China’s gold shopping spree hit its fifth consecutive month

According to many analysts, China’s dominating presents in the precious metal market is completely changing the investment landscape, creating solid value for investors.

Analysts note that China is expected to continue to increase its official gold reserves as it builds international credibility for the yuan. China continues to make important strides as it competes with the U.S. dollar as a world reserve currency. Any kind of physical demand will set gold prices rolling up.

However on the domestic front the recovery gold prices will not rise comparatively for Indian investors as the movement of the dollar-rupee rate is expected to be a key determinant and is likely to limit the gains.

Meanwhile, the volatility will continue if the new US jobs report this week confirms there will be worries ahead for the economy.
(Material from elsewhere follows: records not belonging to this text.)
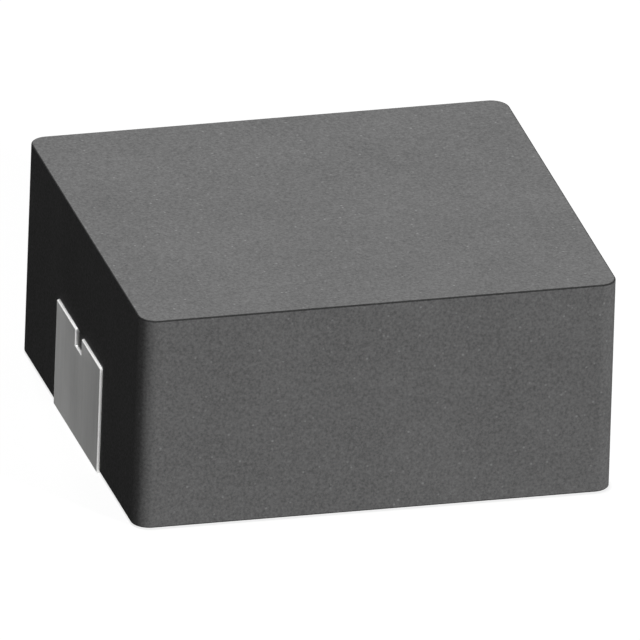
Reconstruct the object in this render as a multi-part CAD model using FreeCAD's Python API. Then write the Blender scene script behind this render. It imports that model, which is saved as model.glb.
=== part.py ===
import FreeCAD, Part
import math
import os

# Moulded power inductor, a shielded surface-mount coil, in millimetres.
# +X runs along the body's length, from the left terminal to the right one.
# +Y points to the back and +Z up. The origin is the middle of the footprint,
# and z = 0 is the plane of the two solder pads, the surface of the circuit board.

Vector = FreeCAD.Vector

# Moulded body
body_length = 10.85
body_width = 9.92
body_height = 5.00
corner_radius = 0.40

# Terminal strip, the same for both ends
strip_thickness = 0.10
strip_width = 3.72
strip_inner_bend = 0.02
strip_outer_bend = 0.04
plate_proud = 0.06
pad_standoff = 0.035
pad_length = 2.40
recess_side_gap = 0.02

# Slot that weakens the strip at its upper bend, so that it folds flat on the end face
slot_width = 0.55
slot_down_plate = 0.40
slot_into_body = 0.30

# Weld arm of the strip, inside the body
arm_end_cover = 0.35
tongue_coil_gap = 0.20

# Coil of flat wire wound on edge, in the powder that is pressed round it
turns = 6
wire_width = 1.25
turn_gap = 0.06
side_wall = 0.81
end_room = 1.27
coil_cover = 0.90
enamel_film = 0.02
tail_film = 0.04
tail_inner_bend = 0.10
tail_lift_margin = 0.10

# Levels
base_level = pad_standoff
middle_level = base_level + body_height / 2
tongue_level = middle_level - strip_thickness / 2

# Places along X, as distances from the middle
end_face = body_length / 2
plate_face = end_face + plate_proud

# Sizes of the coil that follow from the body and its walls
coil_outer_radius = min(body_width / 2 - side_wall, body_length / 2 - end_room)
coil_inner_radius = coil_outer_radius - wire_width
coil_middle_radius = coil_outer_radius - wire_width / 2
coil_height = body_height - 2 * coil_cover
wire_thickness = (coil_height - turns * turn_gap) / (turns + 1)
turn_pitch = wire_thickness + turn_gap
climb_angle = math.atan2(turn_pitch, 2 * math.pi * coil_middle_radius)
tongue_inner_end = coil_outer_radius + tongue_coil_gap
arm_outer_edge = end_face - arm_end_cover

# Names of the two ends, and the side of the origin that each lies on
LEFT = -1
RIGHT = 1

# How far a cutting block reaches past the face that it opens
OVERRUN = 1.0


def block(x_from, x_to, y_from, y_to, z_from, z_to):
    """Square block between two planes on each axis, given in either order."""
    corner = Vector(min(x_from, x_to), min(y_from, y_to), min(z_from, z_to))
    return Part.makeBox(abs(x_to - x_from), abs(y_to - y_from), abs(z_to - z_from), corner)


def side_shift(points, distance):
    """Points of the run of straight legs that lies the given distance to the left."""
    shifted = []
    for number, point in enumerate(points):
        before = (point - points[number - 1]).normalize() if number > 0 else None
        after = (points[number + 1] - point).normalize() if number < len(points) - 1 else None
        before = before or after
        after = after or before
        left_before = Vector(-before.z, 0, before.x)
        left_after = Vector(-after.z, 0, after.x)
        mitre = left_before + left_after
        shifted.append(point + mitre * (2 * distance / mitre.dot(mitre)))
    return shifted


def rounded_edges(points, radii):
    """Lines from point to point, with an arc of its own radius at each inner corner."""
    edges = []
    start = points[0]
    for number, radius in enumerate(radii, 1):
        corner = points[number]
        back = (points[number - 1] - corner).normalize()
        ahead = (points[number + 1] - corner).normalize()
        half_angle = back.getAngle(ahead) / 2
        run = radius / math.tan(half_angle)
        middle = (back + ahead).normalize() * (radius / math.sin(half_angle) - radius)
        arc_start = corner + back * run
        arc_end = corner + ahead * run
        edges.append(Part.LineSegment(start, arc_start).toShape())
        edges.append(Part.Arc(arc_start, corner + middle, arc_end).toShape())
        start = arc_end
    edges.append(Part.LineSegment(start, points[-1]).toShape())
    return edges


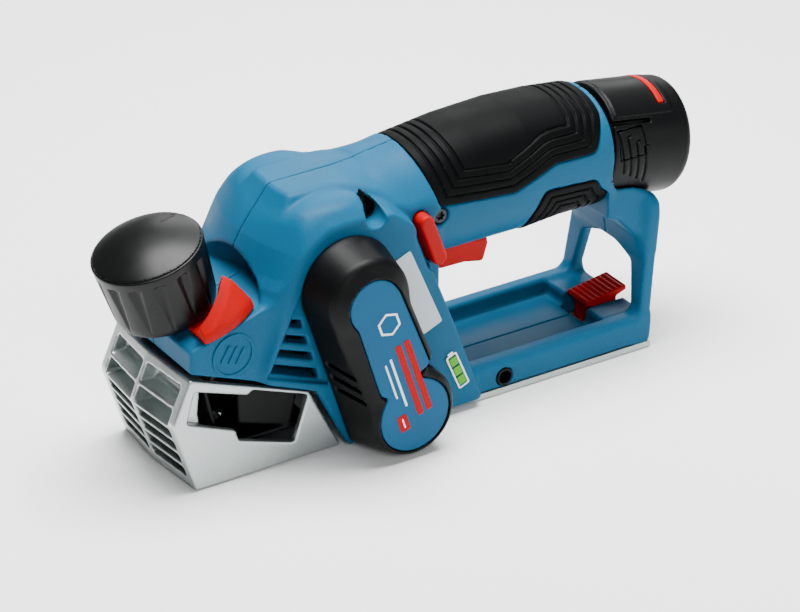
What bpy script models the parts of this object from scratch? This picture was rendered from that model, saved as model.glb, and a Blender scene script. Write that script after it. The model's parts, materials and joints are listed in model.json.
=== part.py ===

It's a big week ahead for Gold!


Monday, 27 March 2023

Financial Stress Attracts Safe Haven Buying In Gold

 Gold has gained almost $100 in the last two trading days. As we all know, the SVB collapse has been the sole reason behind these dramatic movements. And when this was not enough another bank shut down within a space of 72 hours- The Signature Bank. 

Global banking shares plunged as a move by the US to guarantee deposits at tech-focused lender SVB failed to reassure that other banks remain financially sound. 


The gold market saw great attention coming in from safe-haven trade in a chaotic market environment amid growing fears of contagion from Silicon Valley Bank's (SVB) collapse.


Several gold dealers in Mumbai shared their opinion. “There are two major drivers pushing the gold prices - the financial sector distress and the actions that will be taken by the Fed to overcome this turmoil. Markets are also reassessing interest rate hike expectations ahead of the Federal Reserve meeting on March 22.”


Friday’s market reaction saw a surge in gold buying as the bank's stocks came crashing down. This entire incident put the nonfarm payrolls number on the side and became the main influencer world over. The US authorities decided to step in over the weekend and cover all depositors at the Signature Bank. 


Owing to this, there are expectations that the Fed would hold back from increasing interest rates by an outsized 50 basis points next t week. This strain on the banking system and Fed’s efforts to reduce its repercussions has created speculation in the market as to whether the Fed will push ahead with such an aggressive tightening cycle. 


Gold jumped tremendously in a day's trading since November as markets went into panic mode and investors tried to seek haven in bullion.  This sudden spike is expected to mellow down, once markets get stable, and the Fed succeeds in regularising the situation. 


The upcoming US February Consumer Price Index and US Retail Sales reports are expected to be critical for monetary expectations in the gold price today and all these numbers will be monitored closely. However following the unexpected SVB collapse, markets are pricing in a more relaxed stance by the Fed.

The fact of the matter is gold prices this week could swing by $200 in both directions as the trade is already within a very hyper volatile posture leading into a wave of global price report measures this week that are expected to impact the US Fed rate decision on March 22nd. In fact, along with the flight to quality buying interest early today, falling US treasury yields and steep declines in the dollar create a very broad strong bull case for gold which could produce significant upside price action. In retrospect, we are more confident in last week's lows becoming solid value than we are projecting gold reaching $2,000 this week. It should be noted that it has been a very long time since gold was perceived as "the hot market" but that potential is for real over the coming three sessions. Therefore, we suggest traders implement April near the money near to expiration April options against gold positions to ride through potential very wide swings in prices. Pushed into the market, we recommend long positioning over the coming days, but will consider purchasing June Gold puts later this week if prices extend the current rally straightaway.